Rupert Ronsberger is an ambitious true-believer in the manipulated mission of the USE while “Controller” Horace Starski, at the very top of the hierarchy, is troubled both by his past knowledge of pre-USE society and challenged by the easy compliance of the likes of Ronsberger to believe what he is told.
Kenny is a GB45 operative sent on a mission into the central London heartlands of the enemy.
There are times when King almost falls into a comic juxtaposing of opposites, with cruel and relentless besuited Eurocrats facing the honest but rather un-PC yeomanry of Farageland — the issue of an illegitimate coupling between 1984 and Dad’s Army.
Equally, and frustratingly, aside from oblique references to the “commons,” a short-hand for the proles, the novel shies away from using a class-based narrative to explain and expand upon the conflict.

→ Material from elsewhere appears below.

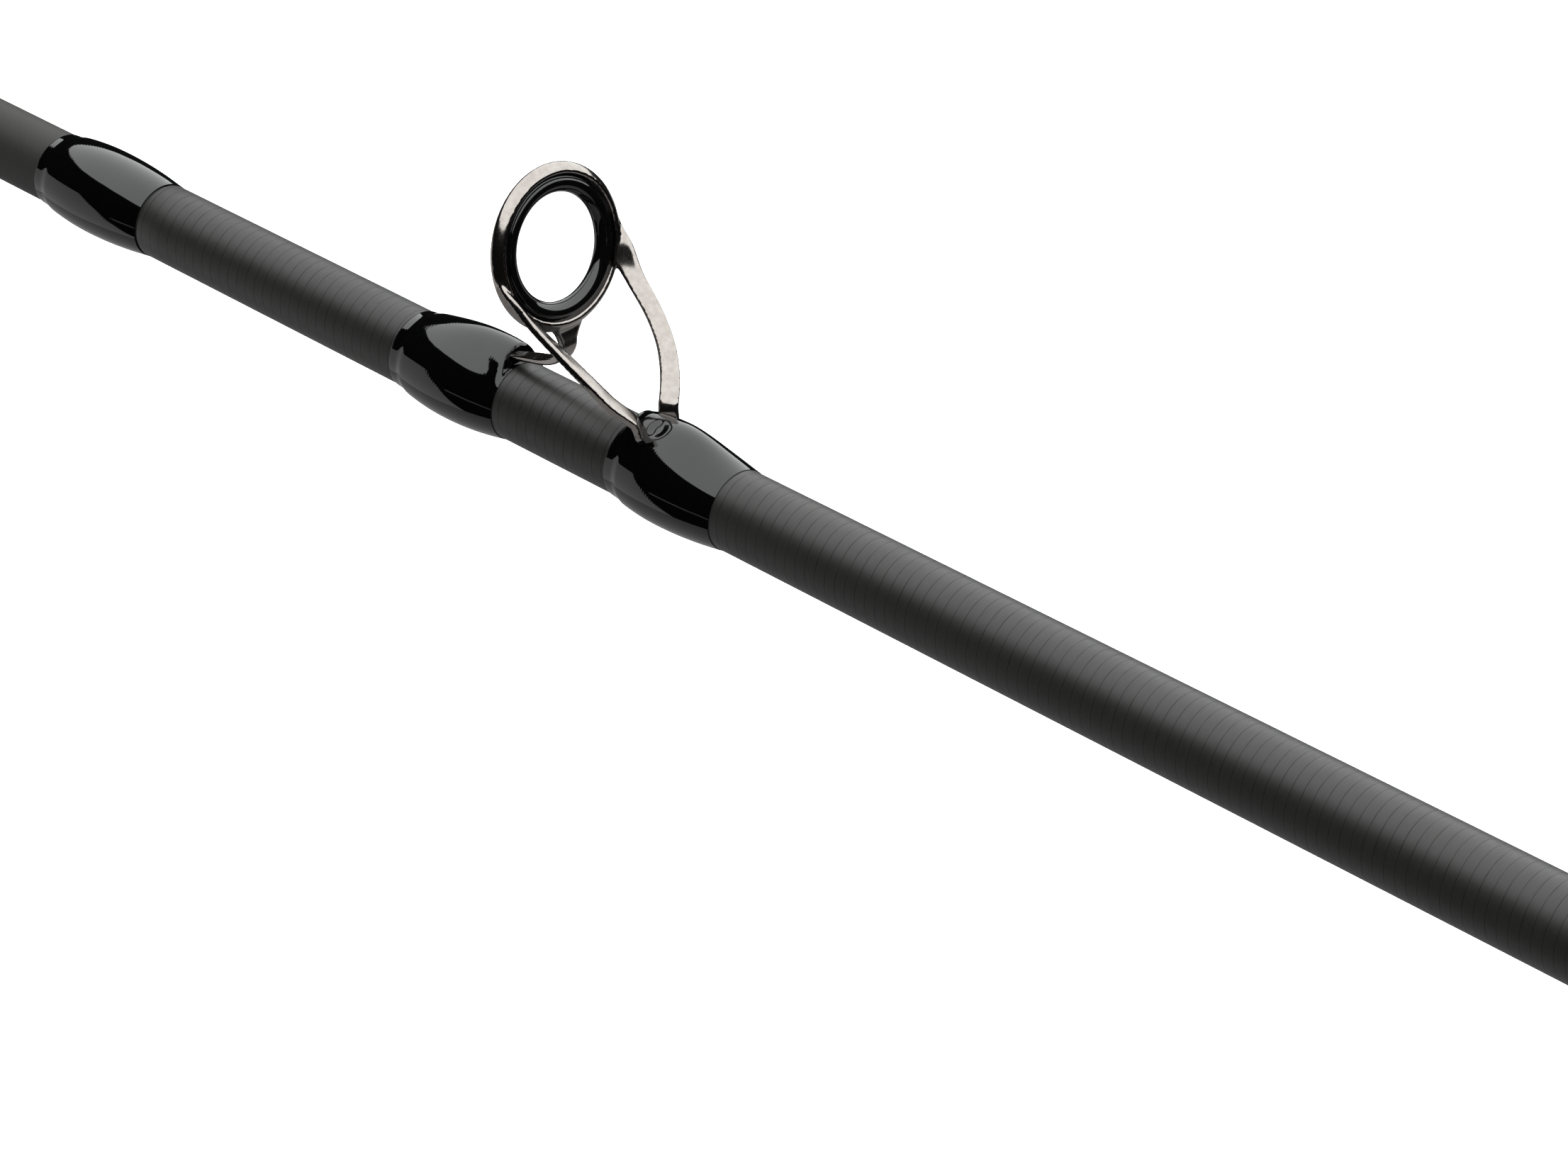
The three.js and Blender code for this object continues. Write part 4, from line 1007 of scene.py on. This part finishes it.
def build_crank():
    """The star drag, the double crank arm with its nut, and the two knobs."""
    place = about_y("drive_shaft")
    centre = middle("drive_shaft")
    low, high = box("star_drag")

    def star_reach(angle):
        turn = abs((math.degrees(angle) + 36) % 72 - 36)
        return 7.4 + 9.2 * (1 - smoothstep((turn - 5) / 25)) - 0.25 * smoothstep((turn - 2) / 6)

    rim = [2 * math.pi * k / 240 for k in range(240)]
    star = [(centre.x + star_reach(a) * math.cos(a), centre.z + star_reach(a) * math.sin(a)) for a in rim]
    hub = [*past(low.y, (0, 0), (0, 5.6, 0.3), (0.8, 5.8, 0.4)),
           *past(high.y, (-3, 5.8, 0.4), (-1.6, 5.8, 0.5), (0, 5.2, 0.6), (0, 0))]
    hub = turned(rounded(hub, False), 96, place)
    star = merged(slab(star, high.y - 2.8, high.y - 0.5, 0.7), hub)
    piece("star_drag", star, "star_drag", BRIGHT_METAL)

    front, rear = middle("front_crank_knob"), middle("rear_crank_knob")
    turn = math.atan2(rear.z - front.z, rear.x - front.x)
    reach = (rear.xz - front.xz).length / 2
    low, high = box("crank_arm")
    side = curve([(-reach, 5), (-reach + 3.5, 4.4), (-24, 3.4), (-14, 3.1), (-7, 6), (0, 7), (7, 6),
                  (14, 3.1), (24, 3.4), (reach - 3.5, 4.4), (reach, 5)], 5)
    ends = [math.pi * k / 12 for k in range(1, 12)]
    right = [(reach + 5 * math.sin(a), 5 * math.cos(a)) for a in ends]
    loop = [*side, *right, *[(x, -z) for x, z in reversed(side)], *[(-x, -z) for x, z in right]]
    spin = Matrix.Rotation(turn, 2)
    loop = [centre.xz + spin @ Vector(p) for p in loop]
    parts = [slab(loop, low.y, low.y + 2.6, 0.5)]
    for end in (front, rear):
        pin = [*past(low.y, (2, 0), (2, 3.2), (3, 3.0, 0.3), (3.1, 1.6, 0.1)), (high.y, 1.6, 0.2),
               (high.y, 0)]
        at = Matrix.Translation((end.x, 0, end.z)) @ ALONG_Y
        parts.append(turned(rounded(pin, False, 3), 32, at))
    piece("crank_arm", merged(*parts), "crank", BRIGHT_METAL)

    low, high = box("crank_nut")
    nut = [(low.y, 0), (low.y, 5), (high.y - 1.4, 5), (high.y, 3.7), (high.y, 0)]
    nut = loose("crank_nut_fine", turned(nut, 6, place))
    ease = nut.modifiers.new("eased", "BEVEL")
    ease.width = 0.35 * MM
    ease.segments = 4
    piece("crank_nut", baked(nut), "crank", BRIGHT_METAL)

    def fingers(y, radius, angle):
        first, last = FINGERS
        reach = smoothstep((y - first) / 3) * smoothstep((last - y) / 3)
        return radius - 0.3 * reach * (1 + math.cos(6 * angle)) if radius > 4.5 else radius

    for name in ("front", "rear"):
        node = f"{name}_crank_knob"
        low, high = box(node)
        knob = [*past(low.y, (0, 0), (0, 5.2, 0.5), (1.4, 6.15, 0.7), (3.4, 6.0, 1), (8, 5.2, 4),
                      (15.3, 7.15, 3.5)),
                *past(high.y, (-2.2, 6.75, 1.4), (-0.2, 4.6, 0.7), (0, 3.9, 0.15), (-0.5, 3.7, 0.1),
                      (-0.6, 0))]
        lathe(node, knob, f"{name}_knob", KNOB_PLASTIC, about_y(node), 96, relief=fingers, step=0.7)


def build_level_wind():
    """The worm with its crossed grooves, the bar beside it and the line guide that runs on both."""
    place = about_y("worm_shaft")

    def grooves(y, radius, angle):
        if abs(y) > WORM_HALF or radius < 2.2:
            return radius
        turn = 2 * math.pi * y / WORM_PITCH
        cut = max(math.cos(turn + angle), math.cos(turn - angle))
        return radius - 0.55 * smoothstep((cut - 0.72) / 0.12)

    low, high = box("worm_shaft")
    worm = [(low.y, 0), (low.y, 1.55, 0.2), (-15.8, 1.55), (-15.4, 2.5, 0.2), (15.4, 2.5, 0.2),
            (15.8, 1.55), (high.y, 1.55, 0.2), (high.y, 0)]
    lathe("worm_shaft", worm, "worm", STEEL, place, 64, relief=grooves, step=0.3)
    low, high = box("level_wind_bar")
    rail = [(low.y, 0), (low.y, 1.25, 0.3), (high.y, 1.25, 0.3), (high.y, 0)]
    lathe("level_wind_bar", rail, "rod", STEEL, about_y("level_wind_bar"), 48)

    bar, axis = middle("level_wind_bar"), middle("worm_shaft")
    top = box("line_guide")[1].z
    barrel = rounded(mirrored([(-3.95, 0), (-3.95, 3.2), (-3.4, 3.6, 0.4)]), False)
    shoe = mirrored([(-3.95, 0), (-3.95, 2.7), (-3.5, 2.95)])
    web = [(axis.x - 3.4, axis.z), (axis.x + 2.6, axis.z + 0.6), (bar.x + 2.6, bar.z),
           (bar.x + 1.6, bar.z + 3.4), (bar.x - 1.8, bar.z + 3.4), (bar.x - 2.8, bar.z)]
    eye = rounded(mirrored([(-1.9, 3.5, 0.6), (-1.9, 4.9, 0.7)]), True, 5)
    parts = [turned(barrel, 64, place), turned(shoe, 64, about_y("level_wind_bar")),
             slab(web, -3.1, 3.1, 0.5), turned(eye, 64, Matrix.Translation((bar.x, 0, top - 5)))]
    made = melted(loose("line_guide_fine", merged(*parts)), 0.24, 3)
    piece("line_guide", made, "line_guide", BRIGHT_METAL, sharp=0)


def build_thumb_bar():
    """The bar that frees the spool, with seven ribs for the thumb."""
    centre = middle("spool")
    low, high = box("thumb_bar")
    thumb = [(18.8, 3.2, 0.5), (18.6, 6, 1.0), (21.5, 7.2, 1.8), (25.2, 5.2, 1.2), (25.6, 2.6, 0.7)]
    parts = [slab([centre.xz + p for p in rounded(thumb, True, 5)], low.y, high.y, 0.6)]
    place = Matrix.Translation((centre.x + 22.2, 0, centre.z + 6.35)) @ ALONG_Y
    for i in range(-3, 4):
        at = i * 1.8
        crest = [(at + 0.35 * math.sin(a), 0.32 * math.cos(a)) for a in (-1.2, -0.6, 0, 0.6, 1.2)]
        parts.append(turned([(at - 0.35, 0), *crest, (at + 0.35, 0)], 24, place))
    piece("thumb_bar", merged(*parts), "thumb_bar", SEAT_PLASTIC)


def build_reel():
    """The reel's fine pieces, and the parts inside it, whose CAD meshes are fine enough."""
    build_reel_frame()
    build_covers()
    build_spool()
    build_crank()
    build_level_wind()
    build_thumb_bar()
    for node in ("spool_shaft", "drive_shaft", "left_bearing", "right_bearing", "drag_plate"):
        dressed(node, STEEL)
    for node in ("drive_gear", "pinion_gear"):
        dressed(node, BRASS, 0.08)
    dressed("worm_gear", SEAT_PLASTIC, 0.08)
    dressed("drag_washer", FRICTION)


# ---- studio ----


def glow(name, place, ahead, across, corners, radiance, tint=(1, 1, 1)):
    """A flat light with this outline, which the camera doesn't see: its corners lie at these distances
    along two directions from a place."""
    panel = bmesh.new()
    panel.faces.new([panel.verts.new(place + ahead * u + across * v) for u, v in corners])
    made = object_of(name, panel)
    look = Look(name, Base_Color=rgb(0, 0, 0), Roughness=1.0, IOR=1.0, Emission_Color=rgb(*tint),
                Emission_Strength=radiance)
    made.data.materials.append(look.material)
    made.visible_camera = False
    made.visible_shadow = False


def build_studio(target):
    """White paper for the camera, and a dim room with a softbox and pale boards for the reflections."""
    world = bpy.data.worlds.new("studio")
    bpy.context.scene.world = world
    world.use_nodes = True
    tree = world.node_tree
    path = tree.nodes.new("ShaderNodeLightPath")
    room = tree.nodes.new("ShaderNodeBackground")
    room.inputs["Color"].default_value = rgb(0.01, 0.01, 0.0105)
    paper = tree.nodes.new("ShaderNodeBackground")
    paper.inputs["Color"].default_value = rgb(1, 1, 1)
    mix = tree.nodes.new("ShaderNodeMixShader")
    tree.links.new(path.outputs["Is Camera Ray"], mix.inputs["Fac"])
    tree.links.new(room.outputs[0], mix.inputs[1])
    tree.links.new(paper.outputs[0], mix.inputs[2])
    tree.links.new(mix.outputs[0], tree.nodes["World Output"].inputs["Surface"])

    # The overhead softbox lies along the rod and its far left corner is cut off.
    out, across = Vector((0, 0.29, 0.957)), Vector((0, -0.957, 0.29))
    corners = [(1.6, 1.96), (-0.9, 1.96), (-1.22, 1.55), (-1.42, 0.98), (-1.45, -0.3), (-1.85, -2.6),
               (1.6, -2.6)]
    glow("overhead", target + out, Vector((1, 0, 0)), across, corners, 2.65, (0.98, 1.0, 0.99))
    # Pale boards: one stands to the camera's left, one lies below, and a dim strip shows between them.
    left, forward, up = Vector((-0.7206, -0.6934, 0)), Vector((-0.6934, 0.7206, 0)), Vector((0, 0, 1))
    corners = [(-0.04, 0.07), (3.5, 0.07), (3.5, -1), (-0.14, -1), (-0.14, -0.3)]
    glow("left_board", target + left * 1.19, forward, up, corners, 0.78)
    glow("lower_board", target - up, forward, left, [(-3, 1.19), (3, 1.19), (3, -1.5), (-3, -1.5)], 0.42)
    corners = [(-0.2, -0.25), (-0.2, -0.3), (-0.6, -0.34), (-0.6, -0.29)]
    glow("strip", target + left * 1.1, forward, up, corners, 0.5)

    sheet = bmesh.new()
    bmesh.ops.create_grid(sheet, x_segments=1, y_segments=1, size=30)
    floor = object_of("floor", sheet)
    floor.location = (0, 0, -0.6)
    look = Look("floor", Roughness=1.0, Base_Color=rgb(0.9, 0.9, 0.9), Emission_Color=rgb(1, 1, 1),
                Emission_Strength=1.0)
    floor.data.materials.append(look.material)
    for ray in ("visible_diffuse", "visible_glossy", "visible_transmission", "visible_shadow"):
        setattr(floor, ray, False)


def build_camera(target):
    """A long lens beside and above the rod, towards its butt end. stand leads from the target to the
    camera, and back is the direction that its back points to."""
    stand, back = Vector((0.6327, -0.6137, 0.5241)), Vector((0.5878, -0.6109, 0.53))
    data = bpy.data.cameras.new("camera")
    data.sensor_width = 36
    data.lens = 176.95
    data.clip_end = 100
    made = bpy.data.objects.new("camera", data)
    made.location = target + stand
    made.rotation_mode = "QUATERNION"
    made.rotation_quaternion = back.to_track_quat("Z", "Y")
    bpy.context.scene.collection.objects.link(made)
    bpy.context.scene.camera = made


TARGET = Vector((-0.8378, 0, 0))  # metres: the part of the rod that the photograph shows
build_camera(TARGET)
build_studio(TARGET)
build_blank()
wrap("ferrule_wrap", "tip_section", 0.95, 0.45)
build_guides()
build_tip_top()
build_keeper()
build_handle()
build_reel()

bpy.context.scene.view_settings.view_transform = "Standard"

King is too clever an author to resort to a pastiche across more than a few pages. He steadily constructs, layer by layer, an increasingly believable world where a combination of intrusive technology, ruthlessness and effectively bland public relations has ensured the domination of the majority’s thoughts and actions by the USE’s upper echelons.
The USE controls what society thinks because only erasable and changeable digital information is legal. “Hard” information, whether in books or on vinyl records, has been destroyed within the states.
For the resistance, such artefacts are objects of profound importance in a time when librarians are treated like prophets and shamans.
Yet history is rewritten in an instant and “good” Europeans are expected to forget that there ever was an alternative account. Citizens witnessing violence from Cool and Hardcore — the agents of the state — are persuaded that such scenes are actually merely films being shot.
The “liberal” politics of the book’s title are grounded in such violence and fear. But it does show — in a timely rebuttal to sneeringly superior Remainers — that nationalism does not have to be reactionary and can be viewed, even in an English context, as a national liberation struggle against a powerful oppressor.